The insurance company AIG was preserved by the state with $170 billion. AIG had insured part of the junk securities for the banks and thereby accumulated ever-greater debts with expansion of the financial crisis. Nevertheless its top managers will receive $165 million in bonuses in 2009. First, the indignation of the general public and then a planned law taking back these funds as taxes have persuaded some to "voluntary" renunciation. Still the scandal remains. After disclosure of the first great losses, Joseph Cassano, the director of that division of AIG that precipitated the collapse of the business, was removed from his post but received a retirement bonus of $34 million and acted as an advisor for the firm months afterwards with a monthly salary of a million dollars.
The AIG bonuses were a theme of a congressional hearing. However AIG was not an isolated case. J.P. Morgan Chase, a bank that received $25 billion, recently purchased two brand new expensive private jets for its managers at $66 million each. US president Barack Obama criticized the excesses but avoided a power struggle with Wall Street. He hopes the money circulation will function again when the banks first purge their junkyards although no one knows how much junk really lies there.
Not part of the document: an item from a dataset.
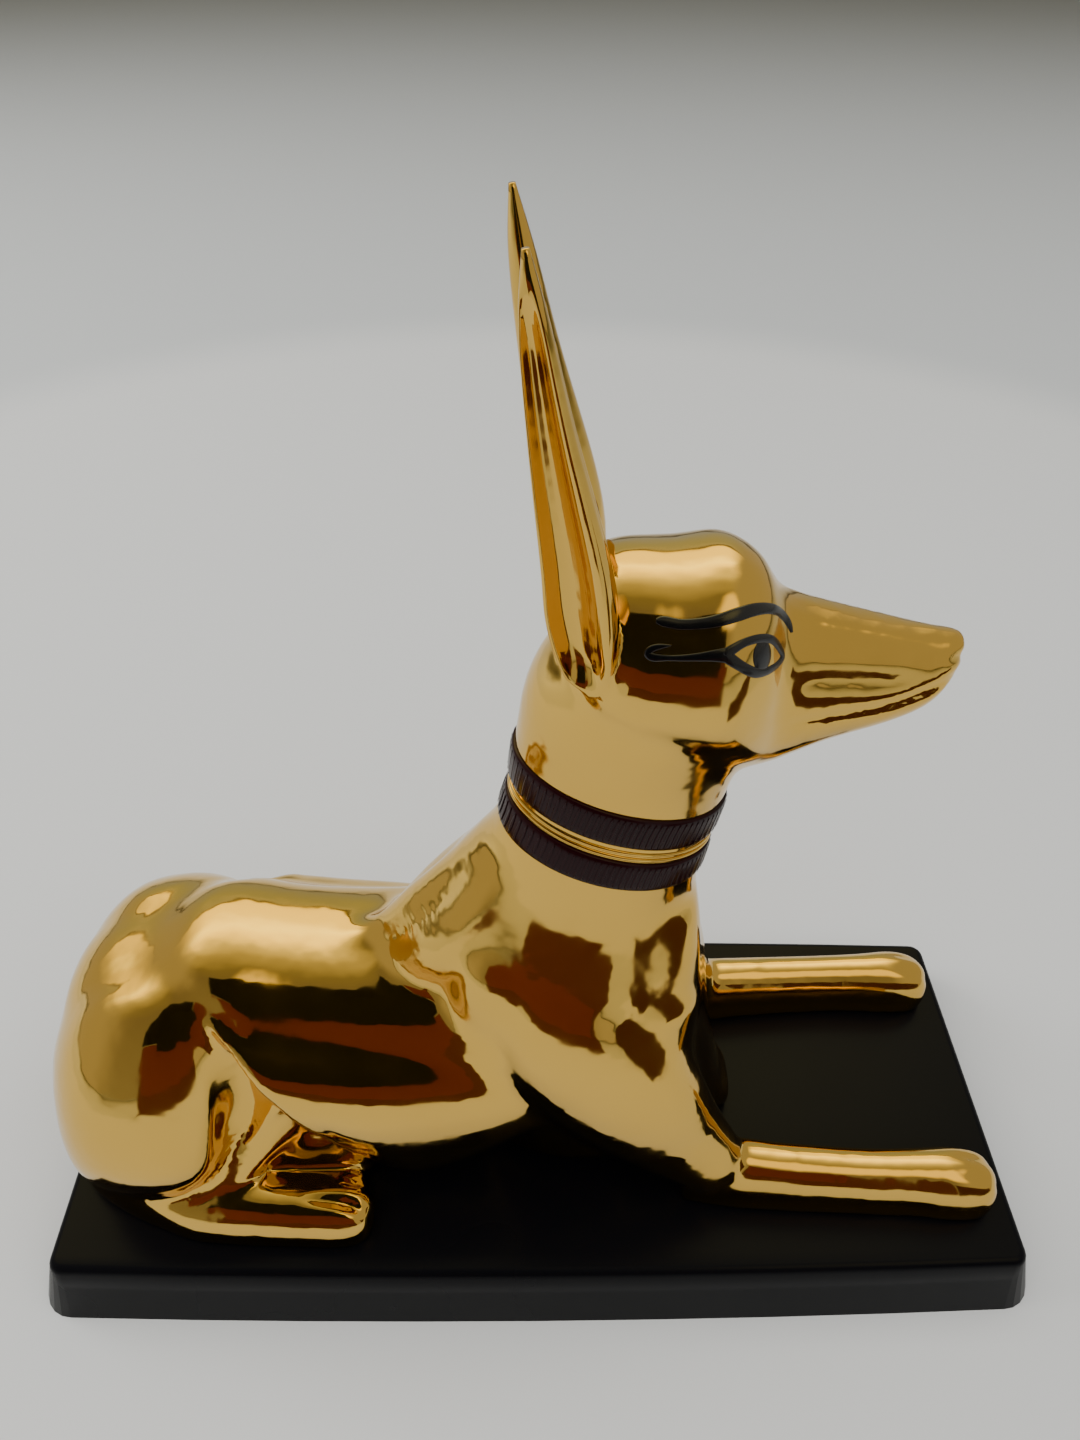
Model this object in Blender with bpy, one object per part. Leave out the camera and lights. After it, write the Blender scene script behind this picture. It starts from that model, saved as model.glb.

On Tuesday Obama made clear he wanted to hold to the corner-posts of his budget - more money for education, especially for the poor sector of the population, an urgently needed reform of health insurance and a more austere and less damaging energy policy alongside his support for Wall Street. In the Congress, Obama expected the concentrated opposition of republicans for this costly project and the will of austerity of representatives from his own party. Therefore the president needs help from the outside, from unions and organizations like MoveOn. Even more important is the support of those citizens who helped him to his election victory. Whether Obama can produce that energy from below and thus build pressure is doubtful. His popularity will fall to the extent he makes himself increasingly the hostage of Wall Street.